**Information provided**:
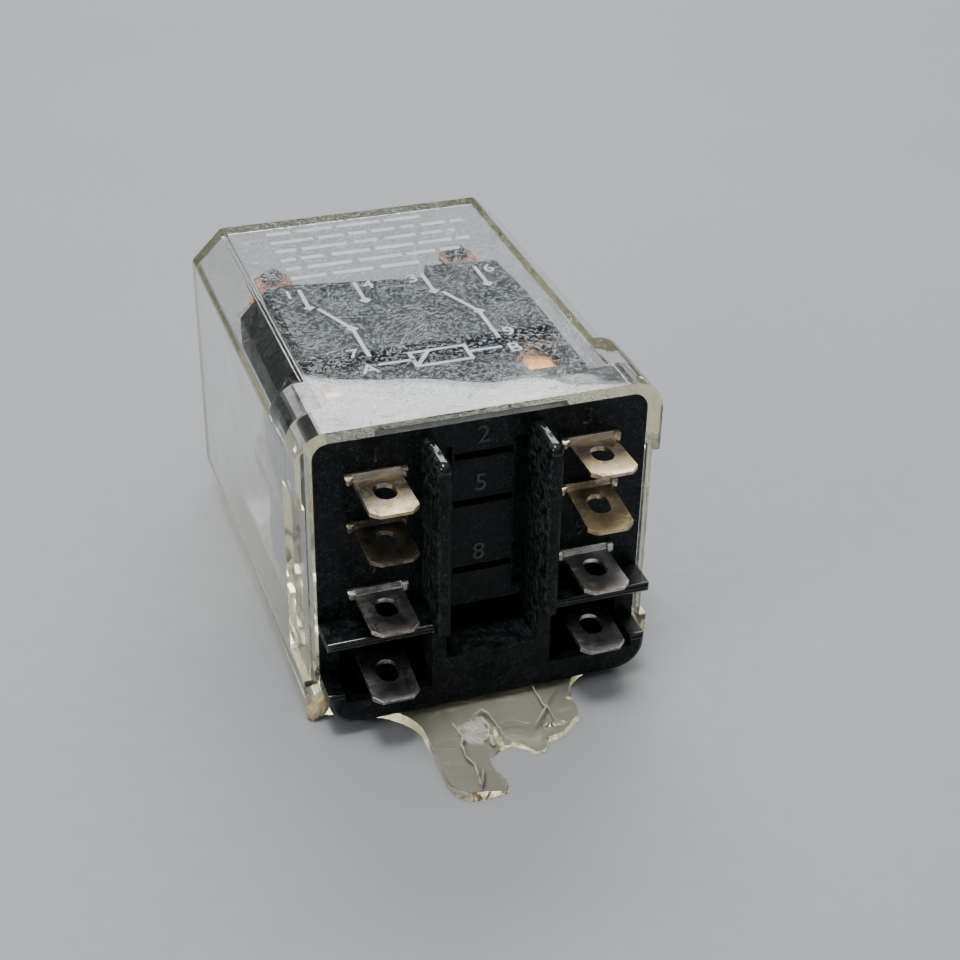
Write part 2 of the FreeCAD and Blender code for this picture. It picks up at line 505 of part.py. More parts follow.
def moving_blade(x):
    half, z0 = MOVING_W / 2, CARRIER_TOP
    straight_end = MOVING_BACK - half
    plan = [(x - half, MOVING_FRONT), (x - half, straight_end),
            ((x, MOVING_BACK), (x + half, straight_end)), (x + half, MOVING_FRONT)]
    strip = plate_xy(plan, z0, z0 + MOVING_T)
    holes = [Part.makeCylinder(SHANK_R, 2, V(x, y, z0 - 1)) for y in (BLADE_RIVET_Y, CONTACT_Y)]
    return cut_all(strip, holes)


def moving_contact(x):
    low, high = CARRIER_TOP, CARRIER_TOP + MOVING_T
    shank = Part.makeCylinder(SHANK_R, MOVING_T, V(x, CONTACT_Y, low))
    upper = Part.makeCylinder(CONTACT_R, UPPER_BUTTON, V(x, CONTACT_Y, high))
    lower = Part.makeCylinder(CONTACT_R, LOWER_BUTTON, V(x, CONTACT_Y, low - LOWER_BUTTON))
    return fuse_all([shank, upper, lower])


def rivet(centre, axis, grip, head_r, head_h):
    """Headed pin: the head sits before centre, the shank fills the grip behind it."""
    head = Part.makeCylinder(head_r, head_h, centre - axis * head_h, axis)
    head = head.makeFillet(head_h * 0.6, [head.Edges[2] if head.Edges[2].Closed else head.Edges[0]])
    return fuse_all([head, Part.makeCylinder(SHANK_R, grip, centre, axis)])


def rivet_pair(x, y, z, axis, grip, head_r, head_h):
    return Part.makeCompound([rivet(V(s * x, y, z), axis, grip, head_r, head_h) for s in (-1, 1)])


def pigtail(side):
    """Flexible braid from the common blade up to the moving blade."""
    under_blade = CARRIER_TOP - PIGTAIL_R - FIT_GAP
    points = [V(side * 9.4, 7.0, ROW_7 + BLADE_T / 2 + PIGTAIL_R + 2 * FIT_GAP), V(side * 8.4, 8.2, 17.6),
              V(side * 7.6, 9.4, 20.5), V(side * 7.6, 9.6, 23.2), V(side * 8.6, 10.4, under_blade),
              V(side * 10.6, 12.2, under_blade)]
    return wire_run(points, PIGTAIL_R)


# ---- write one file per piece -------------------------------------------------------------
def all_pieces():
    moving_low, moving_high = CARRIER_TOP, CARRIER_TOP + MOVING_T
    travel = (CONTACT_Y + CONTACT_R - PIVOT_Y) * math.tan(math.radians(TRAVEL_DEG))
    no_face = moving_low - LOWER_BUTTON - travel - CONTACT_GAP
    nc_face = moving_high + UPPER_BUTTON + CONTACT_GAP
    pieces = {"dust_cover": dust_cover(), "base": base()}
    for name, x in (("1", -COLUMN_X), ("3", COLUMN_X)):
        pieces["terminal_" + name] = fixed_contact_terminal(x, ROW_1, DROOP[name])
    for name, x in (("4", -COLUMN_X), ("6", COLUMN_X)):
        pieces["terminal_" + name] = fixed_contact_terminal(x, ROW_4, DROOP[name])
    for name, x in (("7", -COLUMN_X), ("9", COLUMN_X)):
        pieces["terminal_" + name] = terminal(x, ROW_7, DROOP[name], COMMON_END, STRIP_W)
    for name, x, z in (("a", -COLUMN_X, ROW_A), ("b", COLUMN_X, ROW_B)):
        pieces["terminal_" + name] = terminal(x, z, DROOP[name], COIL_END, COIL_STRIP_W, step=0)
    for hand, side in (("left", -1), ("right", 1)):
        x = side * COLUMN_X
        row_1_low, row_4_high = ROW_1 - BLADE_T / 2, ROW_4 + BLADE_T / 2
        pieces["nc_contact_" + hand] = contact_rivet(
            x, row_1_low, ROW_1 + BLADE_T / 2, row_1_low - nc_face, False, NC_DOME)
        pieces["no_contact_" + hand] = contact_rivet(
            x, ROW_4 - BLADE_T / 2, row_4_high, no_face - row_4_high, True, NO_DOME)
        pieces["moving_blade_" + hand] = moving_blade(x)
        pieces["moving_contact_" + hand] = moving_contact(x)
        pieces["pigtail_" + hand] = pigtail(side)
    pieces["coil_lead_a"] = coil_lead(-1, ROW_A)
    pieces["coil_lead_b"] = coil_lead(1, ROW_B)
    pieces["armature"] = armature()
    pieces["contact_carrier"] = contact_carrier()
    pieces["yoke"] = yoke()
    pieces["core"] = core()
    pieces["shading_ring"] = shading_ring()
    pieces["bobbin"] = bobbin()
    pieces["winding"] = winding()
    pieces["coil_tape"] = coil_tape()
    pieces["return_spring"] = return_spring()
    foot_top = ARM_Z1 + CARRIER_FOOT_T
    pieces["blade_rivets"] = rivet_pair(COLUMN_X, BLADE_RIVET_Y, moving_high, -Z_AXIS, MOVING_T + BAR_T,
                                        BLADE_HEAD_R, HEAD_H)
    pieces["carrier_rivets"] = rivet_pair(CARRIER_RIVET_X, CARRIER_RIVET_Y, foot_top, -Z_AXIS,
                                          foot_top - ARM_Z0, CARRIER_HEAD_R, HEAD_H)
    pieces["frame_rivets"] = rivet_pair(FRAME_RIVET_X, YOKE_FRONT + YOKE_T, FRAME_RIVET_Z, -Y_AXIS,
                                        FRAME_GRIP, BLADE_HEAD_R, FRAME_HEAD_H)
    return pieces


os.makedirs("parts", exist_ok=True)
for node, shape in all_pieces().items():
    if not shape.isValid():
        print("not valid:", node)
    shape.exportStep(os.path.join("parts", node + ".step"))
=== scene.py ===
import json
import math
import random

import bmesh
import bpy
from mathutils import Matrix, Vector, noise


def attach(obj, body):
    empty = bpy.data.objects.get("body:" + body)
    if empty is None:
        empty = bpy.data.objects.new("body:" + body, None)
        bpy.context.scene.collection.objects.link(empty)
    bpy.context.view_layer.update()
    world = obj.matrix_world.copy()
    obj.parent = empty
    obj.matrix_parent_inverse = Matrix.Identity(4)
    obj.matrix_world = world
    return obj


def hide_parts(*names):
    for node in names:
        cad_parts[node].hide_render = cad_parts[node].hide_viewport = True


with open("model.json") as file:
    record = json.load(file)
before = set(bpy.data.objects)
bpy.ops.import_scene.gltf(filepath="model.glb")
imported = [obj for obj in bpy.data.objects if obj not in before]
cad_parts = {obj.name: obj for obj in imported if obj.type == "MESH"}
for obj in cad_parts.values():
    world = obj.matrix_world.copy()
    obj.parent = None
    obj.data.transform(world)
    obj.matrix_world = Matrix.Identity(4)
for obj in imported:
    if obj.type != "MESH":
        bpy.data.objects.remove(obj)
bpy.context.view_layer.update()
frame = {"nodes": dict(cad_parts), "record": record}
noise.seed_set(11)      # noise_vector differs from run to run without a seed

# Lengths and places are in millimetres: X across the relay, Y from the blades to the back, Z up.
MM = 0.001
FLOOR_GAP = 0.06
CASE_TOP = 33.1
MIDDLE = (0, 15, 15)


# ---- camera, floor and light --------------------------------------------------------------
def place_camera():
    """Looks down on the terminal face from the front left."""
    place = Vector((-49.1, -134.6, 115.9)) * MM
    heading, elevation, roll = math.radians(19.9), math.radians(32.37), math.radians(1.19)
    data = bpy.data.cameras.new("camera")
    data.sensor_width, data.lens = 36.0, 66.3
    data.clip_start, data.clip_end = 0.01, 10.0
    camera = bpy.data.objects.new("camera", data)
    turn = Matrix.Rotation(-heading, 4, "Z") @ Matrix.Rotation(math.pi / 2 - elevation, 4, "X")
    camera.matrix_world = Matrix.Translation(place) @ turn @ Matrix.Rotation(roll, 4, "Z")
    bpy.context.scene.collection.objects.link(camera)
    bpy.context.scene.camera = camera


def area_light(name, place_mm, size_mm, watts, colour=(1, 1, 1)):
    """A rectangular lamp that faces the middle of the relay."""
    data = bpy.data.lights.new(name, "AREA")
    data.shape = "RECTANGLE"
    data.size, data.size_y = size_mm[0] * MM, size_mm[1] * MM
    data.energy, data.color = watts, colour
    light = bpy.data.objects.new(name, data)
    place, aim = Vector(place_mm) * MM, Vector(MIDDLE) * MM
    turn = (place - aim).to_track_quat("Z", "Y").to_matrix().to_4x4()
    light.matrix_world = Matrix.Translation(place) @ turn
    bpy.context.scene.collection.objects.link(light)


def light_scene():
    """A grey sky that brightens overhead, a window behind, a ceiling lamp and a weak side lamp."""
    world = bpy.data.worlds.new("studio")
    world.use_nodes = True
    nodes, links = world.node_tree.nodes, world.node_tree.links
    height = nodes.new("ShaderNodeSeparateXYZ")
    links.new(nodes.new("ShaderNodeTexCoord").outputs["Generated"], height.inputs[0])
    sky = nodes.new("ShaderNodeValToRGB")
    stops = sky.color_ramp.elements
    stops[0].position, stops[0].color = 0.1, (0.15, 0.155, 0.16, 1)
    stops[1].position, stops[1].color = 0.85, (0.98, 1.02, 1.08, 1)
    middle_stop = stops.new(0.5)
    middle_stop.color = (0.14, 0.155, 0.18, 1)
    links.new(height.outputs["Z"], sky.inputs[0])
    links.new(sky.outputs[0], nodes["Background"].inputs["Color"])
    nodes["Background"].inputs["Strength"].default_value = 0.6
    bpy.context.scene.world = world
    area_light("window", (157, 446, 406), (460, 200), 2.1, (0.97, 0.985, 1))
    area_light("ceiling", (-60, -40, 560), (170, 170), 1.8)
    area_light("side", (-420, -160, 260), (110, 110), 0.4, (1, 0.98, 0.95))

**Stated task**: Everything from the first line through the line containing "return fuse_all([shank, upper, lower])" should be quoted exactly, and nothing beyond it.

**Output**:
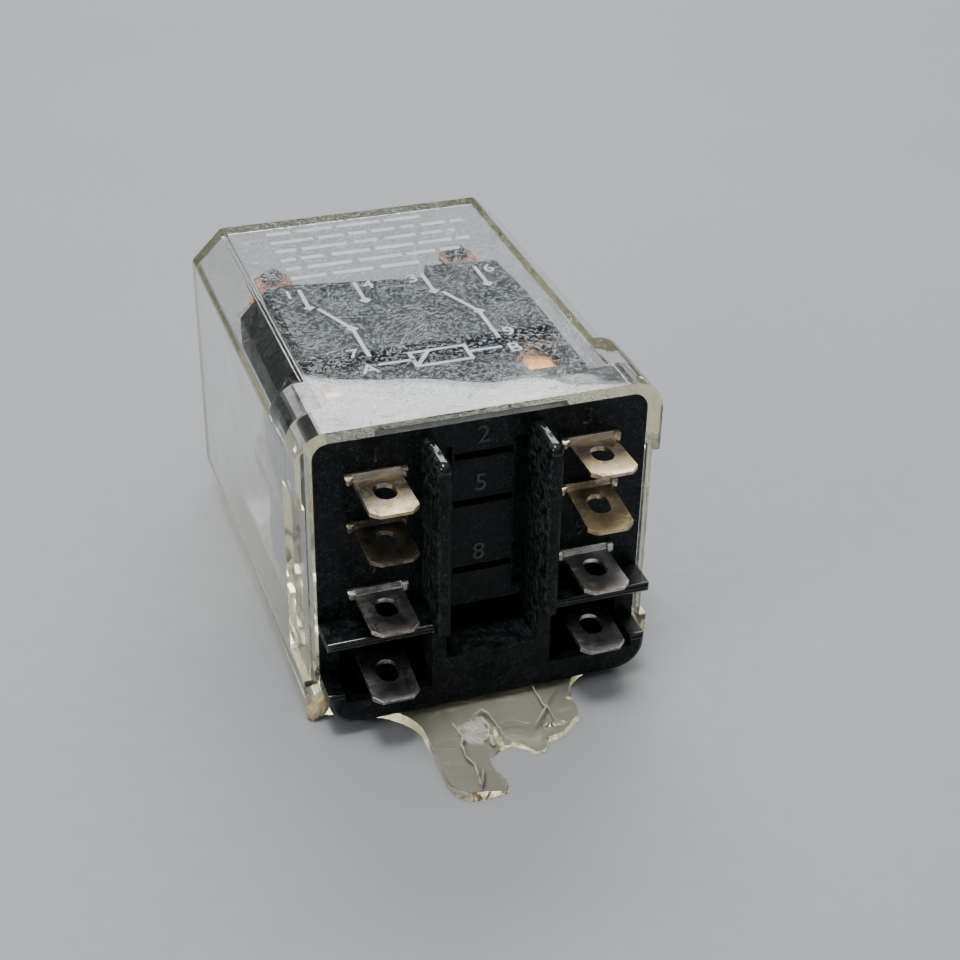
Write part 2 of the FreeCAD and Blender code for this picture. It picks up at line 505 of part.py. More parts follow.
def moving_blade(x):
    half, z0 = MOVING_W / 2, CARRIER_TOP
    straight_end = MOVING_BACK - half
    plan = [(x - half, MOVING_FRONT), (x - half, straight_end),
            ((x, MOVING_BACK), (x + half, straight_end)), (x + half, MOVING_FRONT)]
    strip = plate_xy(plan, z0, z0 + MOVING_T)
    holes = [Part.makeCylinder(SHANK_R, 2, V(x, y, z0 - 1)) for y in (BLADE_RIVET_Y, CONTACT_Y)]
    return cut_all(strip, holes)


def moving_contact(x):
    low, high = CARRIER_TOP, CARRIER_TOP + MOVING_T
    shank = Part.makeCylinder(SHANK_R, MOVING_T, V(x, CONTACT_Y, low))
    upper = Part.makeCylinder(CONTACT_R, UPPER_BUTTON, V(x, CONTACT_Y, high))
    lower = Part.makeCylinder(CONTACT_R, LOWER_BUTTON, V(x, CONTACT_Y, low - LOWER_BUTTON))
    return fuse_all([shank, upper, lower])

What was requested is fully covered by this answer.